WORK INSTRUCTIONS: Begin with the line that contains "# The toe and" and end with the line that contains "bpy.context.scene.collection.objects.link(empty)", transcribing exactly each line in that stretch and no other.

(A run of records)
>> begin
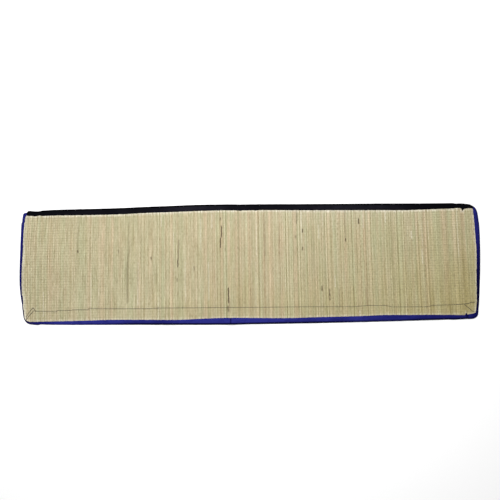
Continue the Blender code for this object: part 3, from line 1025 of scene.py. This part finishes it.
# How the cloth's face has worn, going round: pale above 0 or soiled below it, and how dark
# its outer turn has gone, or below 0 how pale
Worn = namedtuple("Worn", "x y pale turned", defaults=[1.0])
BLUE_WEAR = listed(Worn, [
    (-905, 212, 0.40, 0.0), (-912, 120, 0.15, -0.3), (-916, 30, 0.00, -0.3), (-916, -60, 0.05, 0.0),
    (-905, -140, -0.40, 0.0), (-890, -212, -0.80, 0.2), (-855, -226, 0.10, 0.1), (-807, -228, 0.50, 0.1),
    (-743, -230, 1.15, 0.1), (-695, -231, 1.15, 0.2), (-640, -232, 0.95, 0.3), (-560, -234, 0.85, 0.5),
    (-488, -235, 0.60, 0.9), (-400, -236, 0.60), (-370, -236, 0.30), (-337, -236, 0.40),
    (-305, -236, 0.60), (-273, -237, 1.05), (-154, -237, 1.00), (-86, -238, 0.85), (-82, -238, -0.30),
    (-78, -238, 0.85), (-27, -238, 1.00), (85, -238, 1.15), (157, -238, 0.75), (228, -237, 0.55),
    (292, -237, 0.75), (356, -237, 0.45, 0.9), (419, -236, 0.75, 0.7), (483, -236, 0.50, 0.7),
    (578, -235, 0.55, 0.7), (642, -234, 0.40, 0.8), (738, -233, 0.25, 0.9), (841, -232, 0.35, 0.9),
    (848, -232, -0.90, 0.0), (855, -232, 0.35, 0.6), (893, -190, -0.90, 0.0), (900, -130, -1.00, 0.0),
    (910, -60, -0.75, 0.0), (915, 0, -0.30, 0.2), (917, 30, 0.00, 0.2), (915, 90, 0.45, 0.3),
    (905, 205, 0.45, 0.5),
])
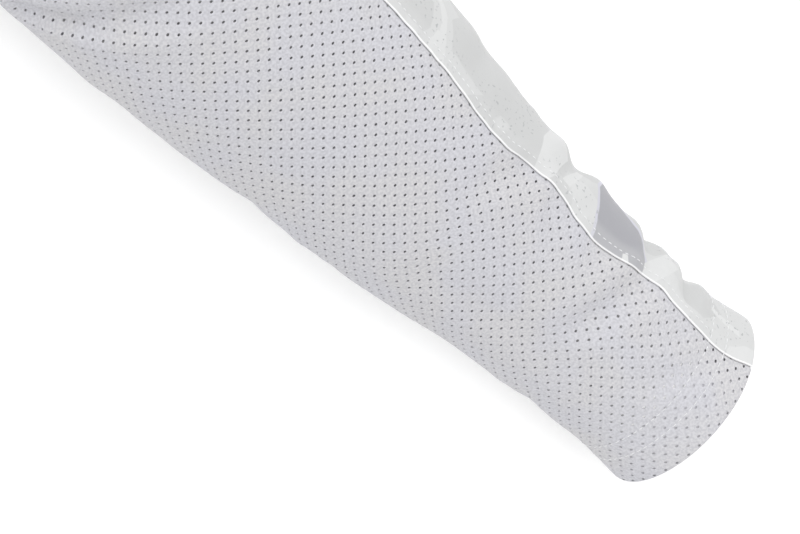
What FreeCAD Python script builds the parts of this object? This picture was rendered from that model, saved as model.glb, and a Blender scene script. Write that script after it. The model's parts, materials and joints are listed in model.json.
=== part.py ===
import FreeCAD, Part
import os

from FreeCAD import Placement, Rotation, Vector

# A forearm sleeve: a mesh panel and a print panel, sewn along two seams into a tapering oval tube
# that the arm goes through. It lies along X on Z = 0, in the shape that an arm gives it, with the
# elbow end at -X and the wrist end at +X. Y is its breadth. The mesh panel is on top.
# Millimetres and degrees. Angles run from +Y towards +Z, round the middle of the sleeve.

SIZES = {
    # The arm space is an oval at each of six stations.
    "elbow_breadth": 103,
    "elbow_depth": 80,
    "forearm_breadth": 101,
    "forearm_depth": 77,
    "middle_breadth": 93,
    "middle_depth": 69,
    "lower_breadth": 78,
    "lower_depth": 58,
    "wrist_breadth": 67,
    "wrist_depth": 49,
    "cuff_breadth": 72,
    "cuff_depth": 52,
    # How far the ovals are flattened where the sleeve lies.
    "flattening": 3,
    # From each station to the next one towards the hand.
    "elbow_to_forearm": 75,
    "forearm_to_middle": 70,
    "middle_to_lower": 65,
    "lower_to_wrist": 65,
    "wrist_to_cuff": 45,
    # Cloth and thread. A line of stitches is one flat band, sunk in the cloth where it is outside.
    "cloth": 0.6,
    "thread": 0.3,
    "stitch_band": 0.8,
    # Both seams: where each lies, and the cloth turned in behind it, under the print panel.
    "top_seam_angle": 43,
    "side_seam_angle": 202,
    "seam_allowance": 7,
    "seam_stitch_inset": 1.2,
    "topstitch_inset": 3,
    # Both hems: two rows of stitches, and the raw edge past the inner row.
    "cuff_stitch_inset": 12,
    "needle_gauge": 6.4,
    "hem_margin": 1.6,
    # The elastic that holds the elbow end up, in a casing between the fold and the stitches.
    "elastic_width": 9,
    "elastic_thickness": 1,
    "elastic_clearance": 0.1,
    "casing_clearance": 0.7,
}
STATIONS = ("elbow", "forearm", "middle", "lower", "wrist", "cuff")
CUTTER_REACH = 40  # how far every cutter passes the cloth

doc = FreeCAD.newDocument("forearm_sleeve")
sheet = doc.addObject("Spreadsheet::Sheet", "Sizes")
for row, (alias, value) in enumerate(SIZES.items(), 1):
    sheet.set(f"A{row}", alias)
    sheet.set(f"B{row}", str(value))
    sheet.setAlias(f"B{row}", alias)
doc.recompute()


def total(*terms):
    """Expressions added up, as one expression."""
    return "(" + " + ".join(terms) + ")"


def less(first, second):
    return f"({first} - {second})"


# Faces of the plies, as distances outwards from the arm space's oval.
OUTSIDE = "Sizes.cloth"
GROOVE = "(Sizes.cloth - Sizes.thread)"
INSIDE = "0"
TURNED_INSIDE = "(-Sizes.cloth)"
HEM_LOOPER_INSIDE = less(TURNED_INSIDE, "Sizes.thread")
THIRD_PLY_INSIDE = less(TURNED_INSIDE, "Sizes.cloth")
SEAM_THREAD_INSIDE = less(THIRD_PLY_INSIDE, "Sizes.thread")
ELASTIC_OUTSIDE = "(-Sizes.elastic_clearance)"
ELASTIC_INSIDE = less(ELASTIC_OUTSIDE, "Sizes.elastic_thickness")
CASING_OUTSIDE = less(ELASTIC_INSIDE, "Sizes.elastic_clearance")
CASING_INSIDE = less(CASING_OUTSIDE, "Sizes.cloth")

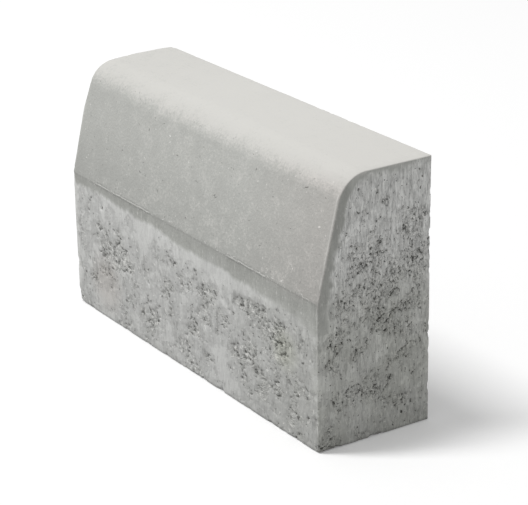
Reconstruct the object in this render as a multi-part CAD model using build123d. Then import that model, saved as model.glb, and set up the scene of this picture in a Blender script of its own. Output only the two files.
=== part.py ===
"""Concrete kerb stone, cast as one straight piece.

The section has an upright toe on the road side, a leaning face above it, a round nose and a flat top.
X runs along the kerb, the road side faces -Y and Z is up. The origin is the middle of the base.
"""

from build123d import *
import os

# The whole stone, in millimetres
kerb_length = 430
kerb_height = 250
base_width = 120

# The road face: the toe stands upright, and the face above it leans back to the nose
toe_height = 140
batter_setback = 27
nose_radius = 30

# The toe and the leaning face meet in a soft crease, and all other edges are slightly blunt
crease_radius = 30
arris_radius = 2


def section_across_the_kerb():
    """The outline up the road face, over the top and down the back, with its nose and crease rounded."""
    road_side = -base_width / 2
    back_side = base_width / 2
    corners = [
        (road_side, 0),
        (road_side, toe_height),
        (road_side + batter_setback, kerb_height),
        (back_side, kerb_height),
        (back_side, 0),
    ]
    corner_radii = [0, crease_radius, nose_radius, 0, 0]
    return make_face(FilletPolyline(corners, radius=corner_radii, close=True))


def kerb_stone():
    """The section carried along the length, with every sharp edge blunted to the arris radius."""
    stone = extrude(Plane.YZ * section_across_the_kerb(), amount=kerb_length / 2, both=True)
    rounded_faces = stone.faces().filter_by(GeomType.CYLINDER)
    smooth_seams = rounded_faces.edges().filter_by(Axis.X)
    sharp_edges = stone.edges() - smooth_seams
    return fillet(sharp_edges, arris_radius)


os.makedirs("parts", exist_ok=True)
export_step(kerb_stone(), "parts/kerb_stone.step")
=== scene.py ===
# %% [markdown]
# # A concrete kerb stone
# A kerb stone edges a road. It is pressed from two damp mixes of concrete in one steel mould: a coarse
# core, and a fine face mix on the top and on the leaning face towards the road. They set together, so the
# stone is one piece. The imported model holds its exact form. This lesson gives that form the skin that the
# press leaves: sandy and even on the face mix, dragged and full of small voids where the core slid up the
# walls of the mould.

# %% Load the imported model
import itertools
import math

import bpy
import numpy as np
from mathutils import Euler, Matrix, Vector


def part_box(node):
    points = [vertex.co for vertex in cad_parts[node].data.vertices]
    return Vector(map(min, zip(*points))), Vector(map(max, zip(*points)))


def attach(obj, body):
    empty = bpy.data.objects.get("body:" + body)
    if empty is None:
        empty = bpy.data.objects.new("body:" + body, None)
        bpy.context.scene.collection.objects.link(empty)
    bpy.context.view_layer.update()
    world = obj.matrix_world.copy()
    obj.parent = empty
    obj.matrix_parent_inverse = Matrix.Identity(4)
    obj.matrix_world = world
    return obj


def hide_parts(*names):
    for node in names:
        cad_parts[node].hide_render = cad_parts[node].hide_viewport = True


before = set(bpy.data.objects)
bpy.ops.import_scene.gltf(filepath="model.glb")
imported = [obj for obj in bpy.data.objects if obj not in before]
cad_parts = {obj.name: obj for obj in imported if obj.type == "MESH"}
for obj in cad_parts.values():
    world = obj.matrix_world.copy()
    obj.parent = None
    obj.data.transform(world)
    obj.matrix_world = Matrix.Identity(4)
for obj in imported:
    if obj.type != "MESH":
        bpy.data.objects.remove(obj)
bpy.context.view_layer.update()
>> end
SOLUTION TO THIS PROBLEM:
# The toe and the leaning face meet in a soft crease, and all other edges are slightly blunt
crease_radius = 30
arris_radius = 2


def section_across_the_kerb():
    """The outline up the road face, over the top and down the back, with its nose and crease rounded."""
    road_side = -base_width / 2
    back_side = base_width / 2
    corners = [
        (road_side, 0),
        (road_side, toe_height),
        (road_side + batter_setback, kerb_height),
        (back_side, kerb_height),
        (back_side, 0),
    ]
    corner_radii = [0, crease_radius, nose_radius, 0, 0]
    return make_face(FilletPolyline(corners, radius=corner_radii, close=True))


def kerb_stone():
    """The section carried along the length, with every sharp edge blunted to the arris radius."""
    stone = extrude(Plane.YZ * section_across_the_kerb(), amount=kerb_length / 2, both=True)
    rounded_faces = stone.faces().filter_by(GeomType.CYLINDER)
    smooth_seams = rounded_faces.edges().filter_by(Axis.X)
    sharp_edges = stone.edges() - smooth_seams
    return fillet(sharp_edges, arris_radius)


os.makedirs("parts", exist_ok=True)
export_step(kerb_stone(), "parts/kerb_stone.step")
=== scene.py ===
# %% [markdown]
# # A concrete kerb stone
# A kerb stone edges a road. It is pressed from two damp mixes of concrete in one steel mould: a coarse
# core, and a fine face mix on the top and on the leaning face towards the road. They set together, so the
# stone is one piece. The imported model holds its exact form. This lesson gives that form the skin that the
# press leaves: sandy and even on the face mix, dragged and full of small voids where the core slid up the
# walls of the mould.

# %% Load the imported model
import itertools
import math

import bpy
import numpy as np
from mathutils import Euler, Matrix, Vector


def part_box(node):
    points = [vertex.co for vertex in cad_parts[node].data.vertices]
    return Vector(map(min, zip(*points))), Vector(map(max, zip(*points)))


def attach(obj, body):
    empty = bpy.data.objects.get("body:" + body)
    if empty is None:
        empty = bpy.data.objects.new("body:" + body, None)
        bpy.context.scene.collection.objects.link(empty)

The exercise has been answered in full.